Reputation: 171
I have a data frame where each Var1, Var2, and Var3 contain questions (Var1 is not all Q1, it is a mix of Q1, Q2, Q3, etc.) and a1, a2, and a3 are responses associated with Var1-3. E.g.
have <- tribble(
~Var1,~a1,~Var2,~a2,~Var3,~a3,
#---|----|----|----|----|----|
"Q1", "R1","Q3","R3","Q4","R4",
"Q3", "R3","Q1","R1","Q3","R3",
"Q3", "R3","Q1","R1","Q2","R3",
"Q2", "R2","Q4","R4","Q1","R1"
)
I want to loop through variables var1-3, and where var1-3 = Q1, I want its associated response printed out in a new column.
want <- tribble(
~Var1,~a1,~Var2,~a2,~Var3,~a3,~new_col,
#---|----|----|----|----|----|----|
"Q1", "R1","Q3","R3","Q4","R4","R1",
"Q3", "R3","Q1","R1","Q3","R3","R1",
"Q3", "R3","Q1","R1","Q2","R3","R1",
"Q2", "R2","Q4","R4","Q1","R1","R1"
)
The below code does what I want but is there a more efficient way using a loop since I would have to replicate this code multiple times with the different questions? For example, if I also wanted to do the same thing w/ Q2 and Q3, using the code below, I would have to create two more variables, one for each question to ensure that the correct attribute was assigned to the respective columns.
want <- have %>%
mutate(new_col = case_when(
Var1 == "Q1" ~ a1,
Var2 == "Q1" ~ a2,
Var3 == "Q1" ~ a3))
Upvotes: 2
Views: 72
Reputation: 206546
Well, it might be easier to tackle the problem in a different way. you can reshape your data with dplyr
and tidyr
have %>%
mutate(rowid=row_number()) %>%
pivot_longer(-rowid, names_pattern="(\\w+)(\\d+)", names_to = c(".value", "seq"))
which gives
rowid seq Var a
<int> <chr> <chr> <chr>
1 1 1 Q1 R1
2 1 2 Q3 R3
3 1 3 Q4 R4
4 2 1 Q3 R3
5 2 2 Q1 R1
6 2 3 Q3 R3
7 3 1 Q3 R3
8 3 2 Q1 R1
9 3 3 Q2 R3
10 4 1 Q2 R2
11 4 2 Q4 R4
12 4 3 Q1 R1
So you can now more easily query based on question. For example
have %>%
mutate(rowid=row_number()) %>%
pivot_longer(-rowid, names_pattern="(\\w+)(\\d+)", names_to = c(".value", "seq")) %>%
filter(Var=="Q1")
results in
rowid seq Var a
<int> <chr> <chr> <chr>
1 1 1 Q1 R1
2 2 2 Q1 R1
3 3 2 Q1 R1
4 4 3 Q1 R1
So you can see that all the Q1 values correspond to R1 and you can see which position in the sequence each occurred (1, 2, 2, 3).
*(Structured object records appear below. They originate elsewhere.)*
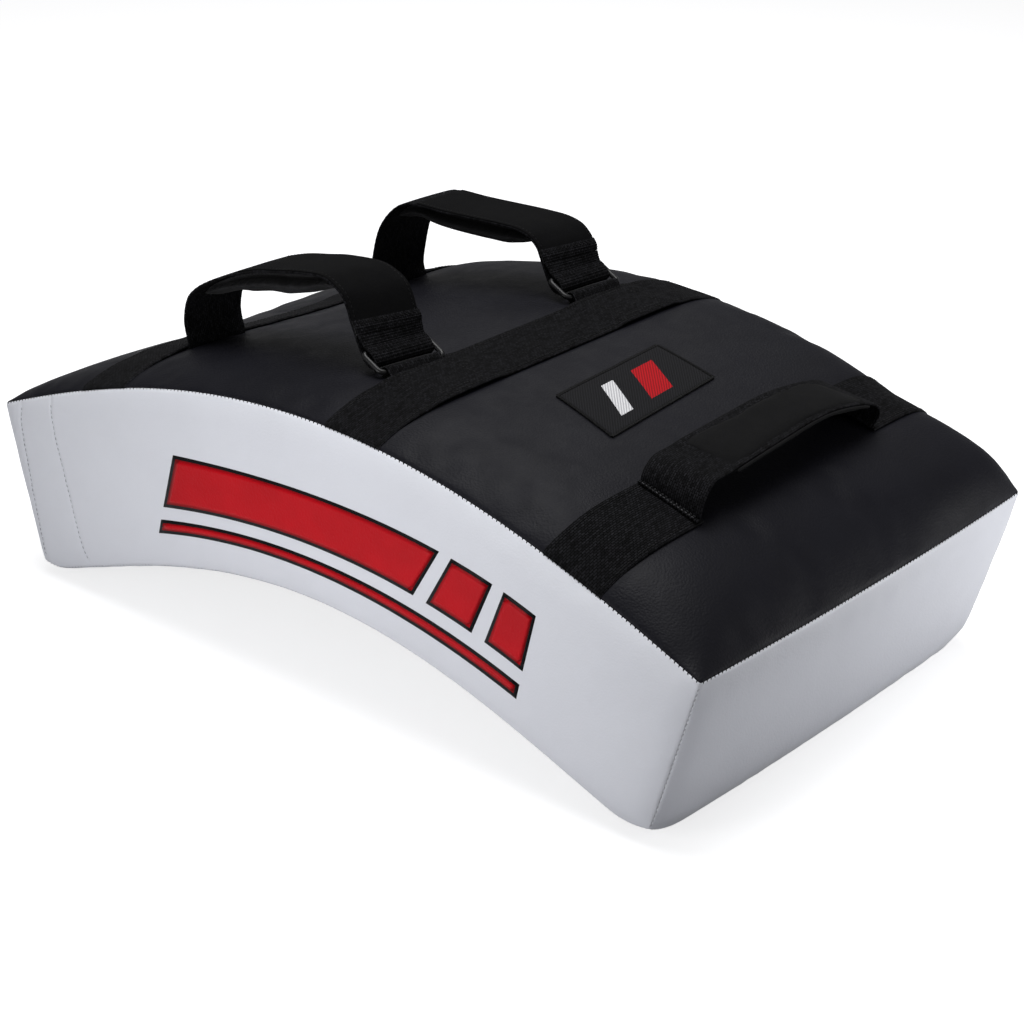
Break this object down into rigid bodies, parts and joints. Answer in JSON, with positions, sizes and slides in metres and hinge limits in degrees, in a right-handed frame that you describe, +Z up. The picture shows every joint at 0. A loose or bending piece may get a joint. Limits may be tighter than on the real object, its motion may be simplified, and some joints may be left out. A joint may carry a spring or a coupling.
{
  "type": "curved strike shield",
  "caption": "Curved foam strike shield in a sewn leather cover, with ring-adjusted forearm straps, a hand grip and an end flap closed by hook-and-loop tape.",
  "frame": {"origin": "on the ground under the middle of the shield, which lies on the two lower end edges of its concave strike face", "axes": "+X along the shield, from the strap side to the hand grip side; +Y across it, away from the side panel that the picture shows; +Z up, out of the convex back that carries the straps"},
  "size_m": [0.654, 0.3798, 0.274],
  "materials": {
    "black_leather": "smooth synthetic leather, soft sheen",
    "white_leather": "smooth synthetic leather, soft sheen",
    "webbing": "ribbed woven webbing, matte",
    "hook_and_loop": "hook-and-loop tape, matte",
    "soft_cover": "soft fabric, matte",
    "dense_foam": "cut closed-cell foam",
    "soft_foam": "cut open-cell foam",
    "coated_wire": "black coated wire, satin",
    "woven_patch": "woven, with a stitched border"
  },
  "bodies": {
    "cover": {"back_panel": "black_leather", "strike_panel": "white_leather", "near_side_panel": "white_leather", "far_side_panel": "white_leather", "right_end_panel": "white_leather", "near_closure_loop_tape": "hook_and_loop", "far_closure_loop_tape": "hook_and_loop", "foam_strike_layer": "dense_foam", "foam_middle_layer": "soft_foam", "foam_back_layer": "dense_foam", "left_band": "webbing", "middle_band": "webbing", "right_band_near": "webbing", "right_band_far": "webbing", "near_keeper": "webbing", "far_keeper": "webbing", "patch": "woven_patch"},
    "closure": {"end_flap": "white_leather", "near_closure_hook_tape": "hook_and_loop", "far_closure_hook_tape": "hook_and_loop"},
    "near_strap": {"near_arm_strap": "webbing", "near_strap_loop_tape": "hook_and_loop", "near_strap_pad": "soft_cover"},
    "far_strap": {"far_arm_strap": "webbing", "far_strap_loop_tape": "hook_and_loop", "far_strap_pad": "soft_cover"},
    "near_tail": {"near_strap_tail": "webbing", "near_tail_hook_tape": "hook_and_loop"},
    "far_tail": {"far_strap_tail": "webbing", "far_tail_hook_tape": "hook_and_loop"},
    "near_wire_ring": {"near_ring": "coated_wire"},
    "far_wire_ring": {"far_ring": "coated_wire"},
    "grip": {"hand_grip": "webbing", "hand_grip_pad": "soft_cover"}
  },
  "joints": [
    {"name": "end_flap_hinge", "type": "hinge", "parent": "cover", "child": "closure", "pos_m": [-0.32659, 0, 0.12648], "axis": [0, 1, 0], "range_deg": [0, 100]},
    {"name": "near_strap_swing", "type": "hinge", "parent": "cover", "child": "near_strap", "pos_m": [-0.01533, -0.0995, 0.23211], "axis": [0.9821, 0, 0.1886], "range_deg": [-20, 20], "stiffness_Nm_per_rad": 0.3, "deforming": ["near_arm_strap"]},
    {"name": "far_strap_swing", "type": "hinge", "parent": "cover", "child": "far_strap", "pos_m": [-0.01533, 0.0995, 0.23211], "axis": [0.9821, 0, 0.1886], "range_deg": [-20, 20], "stiffness_Nm_per_rad": 0.3, "deforming": ["far_arm_strap"]},
    {"name": "near_tail_peel", "type": "hinge", "parent": "near_strap", "child": "near_tail", "pos_m": [-0.02143, -0.0995, 0.24419], "axis": [0, 1, 0], "range_deg": [0, 110]},
    {"name": "far_tail_peel", "type": "hinge", "parent": "far_strap", "child": "far_tail", "pos_m": [-0.02143, 0.0995, 0.24419], "axis": [0, 1, 0], "range_deg": [0, 110]},
    {"name": "near_ring_rock", "type": "hinge", "parent": "cover", "child": "near_wire_ring", "pos_m": [0.00198, -0.0995, 0.2229], "axis": [0, 1, 0], "range_deg": [-5, 5]},
    {"name": "far_ring_rock", "type": "hinge", "parent": "cover", "child": "far_wire_ring", "pos_m": [0.00198, 0.0995, 0.2229], "axis": [0, 1, 0], "range_deg": [-5, 5]},
    {"name": "hand_grip_swing", "type": "hinge", "parent": "cover", "child": "grip", "pos_m": [0.22728, 0.004, 0.18652], "axis": [0, 1, 0], "range_deg": [-15, 45], "stiffness_Nm_per_rad": 0.3, "deforming": ["hand_grip"]}
  ]
}
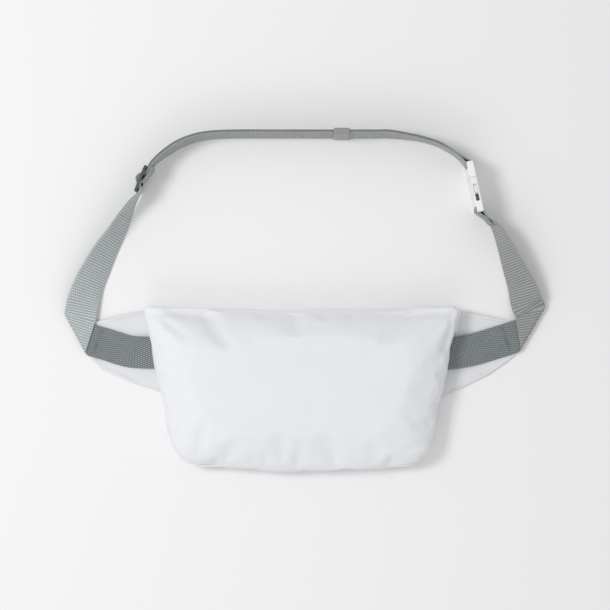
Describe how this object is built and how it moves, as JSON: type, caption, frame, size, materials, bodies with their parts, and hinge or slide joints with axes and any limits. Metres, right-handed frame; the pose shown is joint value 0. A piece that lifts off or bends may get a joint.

If you wanted to reorganize by question you could do something like
have %>%
mutate(rowid=row_number()) %>%
pivot_longer(-rowid, names_pattern="(\\w+)(\\d+)", names_to = c(".value", "seq")) %>%
select(-seq) %>%
unique() %>%
pivot_wider(rowid, names_from=Var, values_from=a)
Note that we had to put in a unique()
because row 2 had Q3 twice. You'd have to decide exactly how you would want to handle that if that occurs in your real data
rowid Q1 Q3 Q4 Q2
<int> <chr> <chr> <chr> <chr>
1 1 R1 R3 R4 NA
2 2 R1 R3 NA NA
3 3 R1 R3 NA R3
4 4 R1 NA R4 R2
But here it may be easier to see where odd values occur. For example the R3 in Q2 for row 3.
Upvotes: 1